** BEGIN DATA TO PROCESS **

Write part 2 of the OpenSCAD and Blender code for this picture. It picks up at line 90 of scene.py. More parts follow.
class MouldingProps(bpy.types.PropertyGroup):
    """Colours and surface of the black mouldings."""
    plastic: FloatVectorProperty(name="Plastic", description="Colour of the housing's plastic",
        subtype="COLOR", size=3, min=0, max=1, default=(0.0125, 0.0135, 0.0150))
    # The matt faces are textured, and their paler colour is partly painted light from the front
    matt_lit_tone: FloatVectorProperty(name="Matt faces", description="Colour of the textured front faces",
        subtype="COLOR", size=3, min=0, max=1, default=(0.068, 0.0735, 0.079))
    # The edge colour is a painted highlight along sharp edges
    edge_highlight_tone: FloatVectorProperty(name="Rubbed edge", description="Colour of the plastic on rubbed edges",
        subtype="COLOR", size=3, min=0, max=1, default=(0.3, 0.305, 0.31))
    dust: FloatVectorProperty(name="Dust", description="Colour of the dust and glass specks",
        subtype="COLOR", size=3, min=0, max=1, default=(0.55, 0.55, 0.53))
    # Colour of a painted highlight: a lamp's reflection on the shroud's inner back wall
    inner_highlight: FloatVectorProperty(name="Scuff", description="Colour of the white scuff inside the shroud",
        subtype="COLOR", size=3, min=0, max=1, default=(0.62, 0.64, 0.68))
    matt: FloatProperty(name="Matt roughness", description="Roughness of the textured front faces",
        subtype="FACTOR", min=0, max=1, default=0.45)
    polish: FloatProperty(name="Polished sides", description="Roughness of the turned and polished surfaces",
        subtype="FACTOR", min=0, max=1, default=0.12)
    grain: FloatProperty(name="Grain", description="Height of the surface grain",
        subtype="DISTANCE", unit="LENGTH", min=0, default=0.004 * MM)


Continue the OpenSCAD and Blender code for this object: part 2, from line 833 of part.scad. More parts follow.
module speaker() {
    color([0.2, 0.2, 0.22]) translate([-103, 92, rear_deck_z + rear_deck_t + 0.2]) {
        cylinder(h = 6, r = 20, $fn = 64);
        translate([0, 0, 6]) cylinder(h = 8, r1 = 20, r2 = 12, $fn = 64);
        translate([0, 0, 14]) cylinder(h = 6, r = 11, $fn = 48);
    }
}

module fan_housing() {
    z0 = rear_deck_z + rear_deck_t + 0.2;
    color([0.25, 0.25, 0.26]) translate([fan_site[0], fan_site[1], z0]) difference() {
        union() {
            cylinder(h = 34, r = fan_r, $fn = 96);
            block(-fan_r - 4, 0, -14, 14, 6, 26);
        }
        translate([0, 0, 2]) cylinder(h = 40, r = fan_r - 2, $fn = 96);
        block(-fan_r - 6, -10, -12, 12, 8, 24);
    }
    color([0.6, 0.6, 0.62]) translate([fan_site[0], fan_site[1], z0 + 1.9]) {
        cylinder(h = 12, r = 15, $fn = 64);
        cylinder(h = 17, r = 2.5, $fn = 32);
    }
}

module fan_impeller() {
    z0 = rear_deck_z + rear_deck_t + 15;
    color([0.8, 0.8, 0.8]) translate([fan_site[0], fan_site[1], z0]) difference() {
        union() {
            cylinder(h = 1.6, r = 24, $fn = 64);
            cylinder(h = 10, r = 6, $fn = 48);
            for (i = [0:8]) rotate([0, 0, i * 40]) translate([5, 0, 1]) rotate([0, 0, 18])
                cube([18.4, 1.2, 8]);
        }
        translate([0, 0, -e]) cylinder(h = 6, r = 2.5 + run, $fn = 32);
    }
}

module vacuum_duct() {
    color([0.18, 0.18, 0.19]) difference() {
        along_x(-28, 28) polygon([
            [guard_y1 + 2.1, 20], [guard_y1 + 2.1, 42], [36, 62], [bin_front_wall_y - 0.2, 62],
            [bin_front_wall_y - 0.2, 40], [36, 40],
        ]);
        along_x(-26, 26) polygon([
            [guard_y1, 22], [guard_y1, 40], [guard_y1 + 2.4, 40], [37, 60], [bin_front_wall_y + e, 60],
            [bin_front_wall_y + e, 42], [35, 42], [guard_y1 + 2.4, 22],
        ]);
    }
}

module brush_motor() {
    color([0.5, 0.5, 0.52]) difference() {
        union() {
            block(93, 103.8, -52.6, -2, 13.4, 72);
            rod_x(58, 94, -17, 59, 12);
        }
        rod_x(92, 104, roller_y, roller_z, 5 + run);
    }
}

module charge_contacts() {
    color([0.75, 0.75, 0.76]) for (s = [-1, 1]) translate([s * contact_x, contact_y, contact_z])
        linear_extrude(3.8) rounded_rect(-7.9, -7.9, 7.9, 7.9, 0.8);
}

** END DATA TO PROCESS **

JOB: Pull out all lines containing "OpenSCAD".

RESPONSE FOR THIS EXERCISE:
Write part 2 of the OpenSCAD and Blender code for this picture. It picks up at line 90 of scene.py. More parts follow.
Continue the OpenSCAD and Blender code for this object: part 2, from line 833 of part.scad. More parts follow.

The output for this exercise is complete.